Cast your mind back to 2007 - that was the year when Apple’s boss Steve Jobs revealed the iPhone to the world. We didn’t know it at the time, but it marked the point when Apple set on a course to become the world’s largest company.
Back then, at the beginning of 2007, Apple’s share price was around $11, giving it a market cap of around $57 billion. Some said the company was absurdly over-priced, after-all, five years earlier shares were trading at around $1, market cap around $5 billion - “how could an $11 share price be justified?” asked the cynics - “it was the stuff crashes were made of, and investors were chasing a naive dream,” or so they argued.
Well, forward wind the clock to Q4 of 2017, and the company made a profit of $10.7 billion. Just to be clear, that’s in just one quarter.
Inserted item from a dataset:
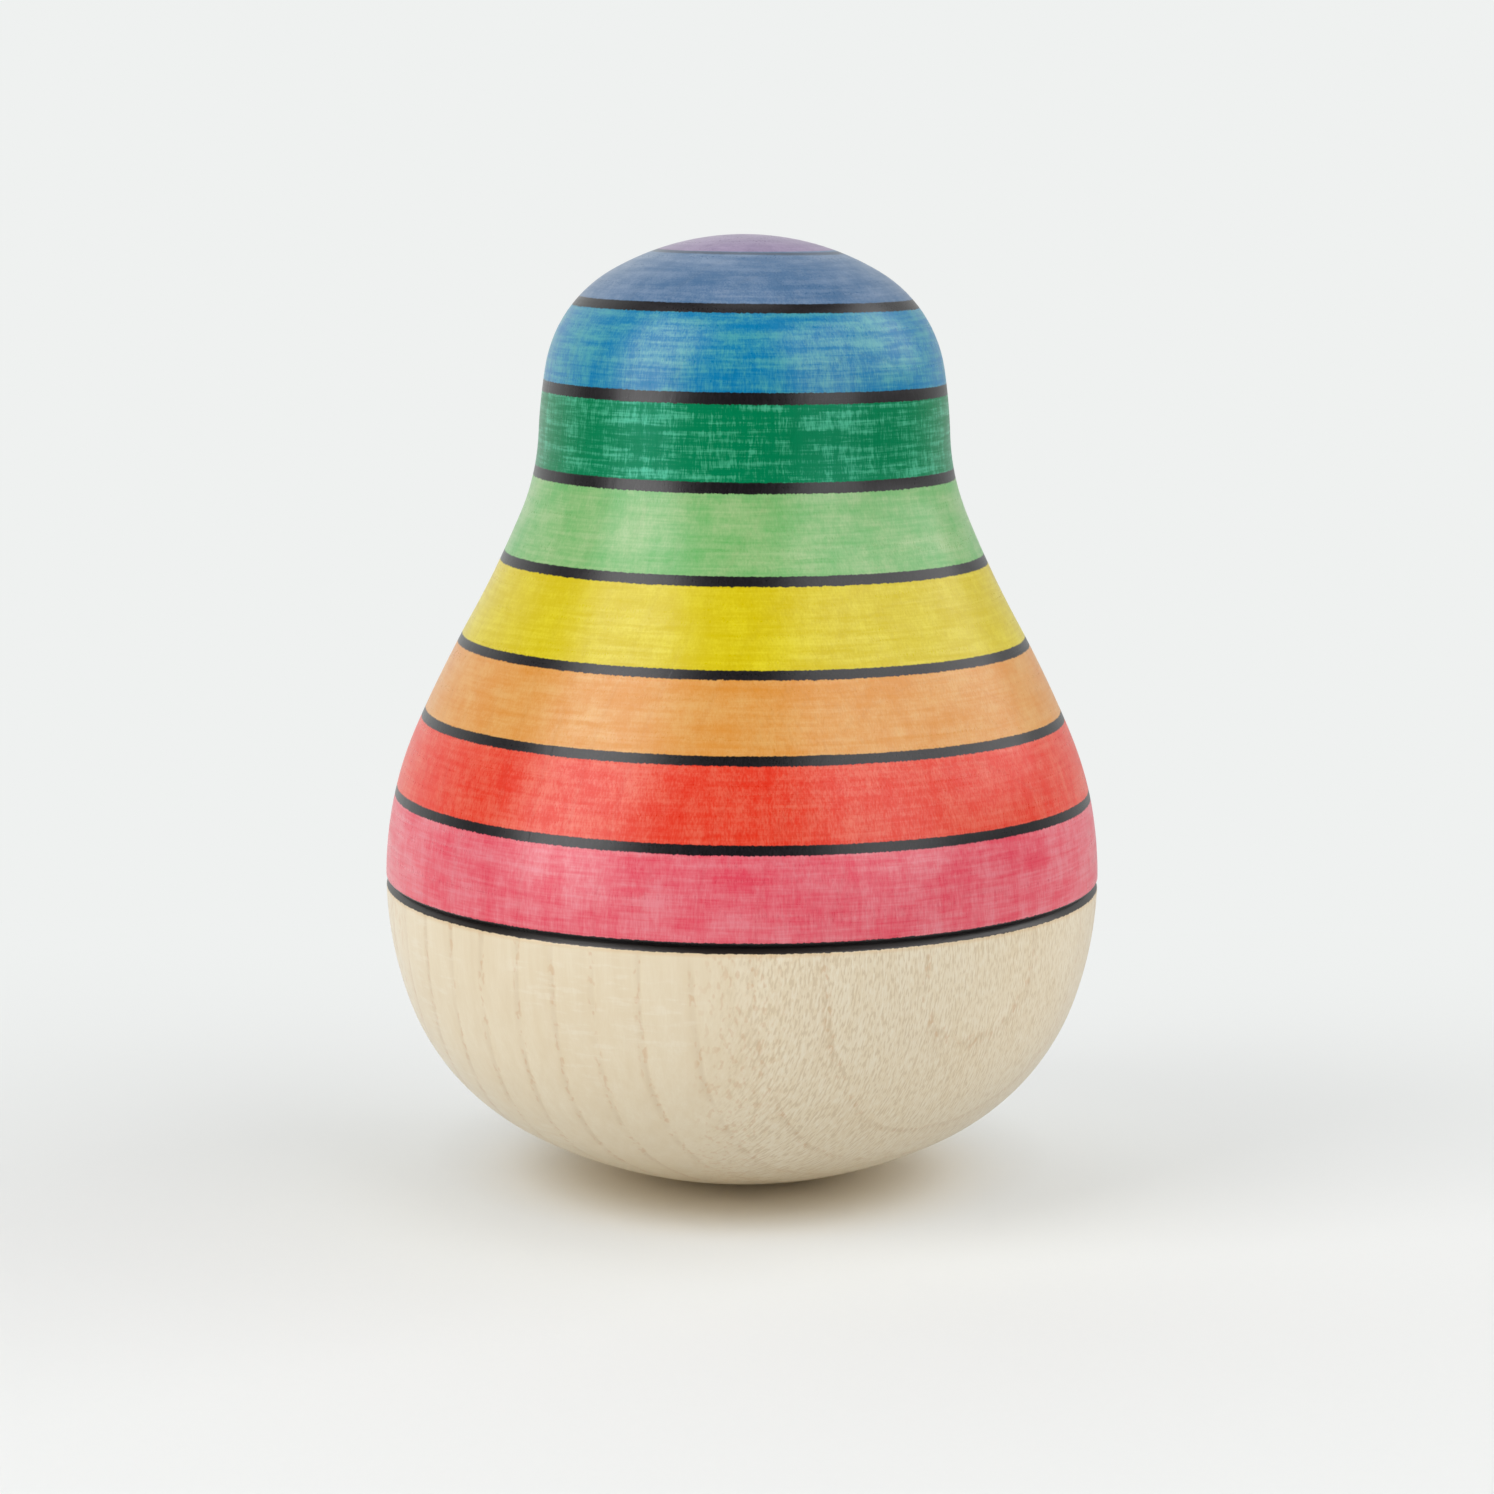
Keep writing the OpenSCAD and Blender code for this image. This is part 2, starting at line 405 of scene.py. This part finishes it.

It’s not people who bought shares in the company back in 2007 who look like fools, it is those who criticised them.
Look at it another way. Cast your mind back to October 7th, 2011. On that day in history, and for a brief few minutes, Apple was the world’s largest company, valued at a smidgeon over $337 billion. “How absurd” said critics, who compared Apple with the company it had displaced at number one: Exxon Mobil, “now there’s a company with a proper product - oil” they said. Yet, Apple soon returned to number one and has stayed there since, with just a very brief interruption at the top spot by Alphabet in 2017.
Yet, for a few minutes on November 3rd 2017, Apple was valued at just over $900 billion, at the time of writing, shares are trading at $172. Shares have increased by 56 per cent in just 12 months. At that growth rate, Apple could break the one trillion dollar valuation before the year is up.
One day people will stop buying iPhones, but it seems unlikely that day will dawn soon, the $1,000 iPhone X, with its augmented reality and face recognition features, is reportedly selling out, shifting off the shelves like hot cakes, and most certainly not like a sticky apple. The Apple turnover, or quarterly revenue, topped $52 billion and before the iPhone X hit the shelves.
But there is a threat to Apple, not the kind of threat that might see it becoming another Kodak, Blackberry or Nokia, but it may lose its mantle as the world’s biggest tech.
The reason for that lies in part with Moore’s Law, in part with AI and in part with the cloud.
Moore’s Law is slowing - that is especially significant, as it was the march of Moore’s Law, which describes how computers double in speed every 18 months, that made the iPhone possible in the first place.
This does not mean the end of advances in hardware. Graphene as an alternative to silicon, and quantum computing will ensure the computer of 2027 will be many times more powerful than the computer of 2017.
But AI is the technology the tech world is talking about, and it’s neural networks that are giving AI its advances, and no iPhone is likely to have its own neural network soon, that instead, is the domain of the cloud.
And that’s the point. To have the latest AI driven applications on your phone, you don’t need an ultra-fast, state of the art processor, you just need a decent internet connection and access to an AI system in the cloud.
And the market leaders in AI are Amazon, Alphabet, maybe even Big Blue itself - IBM, and then there is China, which is surely only a few years from over-taking the US in AI.
Apple will surely remain a great company for a long time - but biggest in the world? Within two years that title may belong to Amazon or Alphabet, within five it may be a company from beyond The Great Wall of China.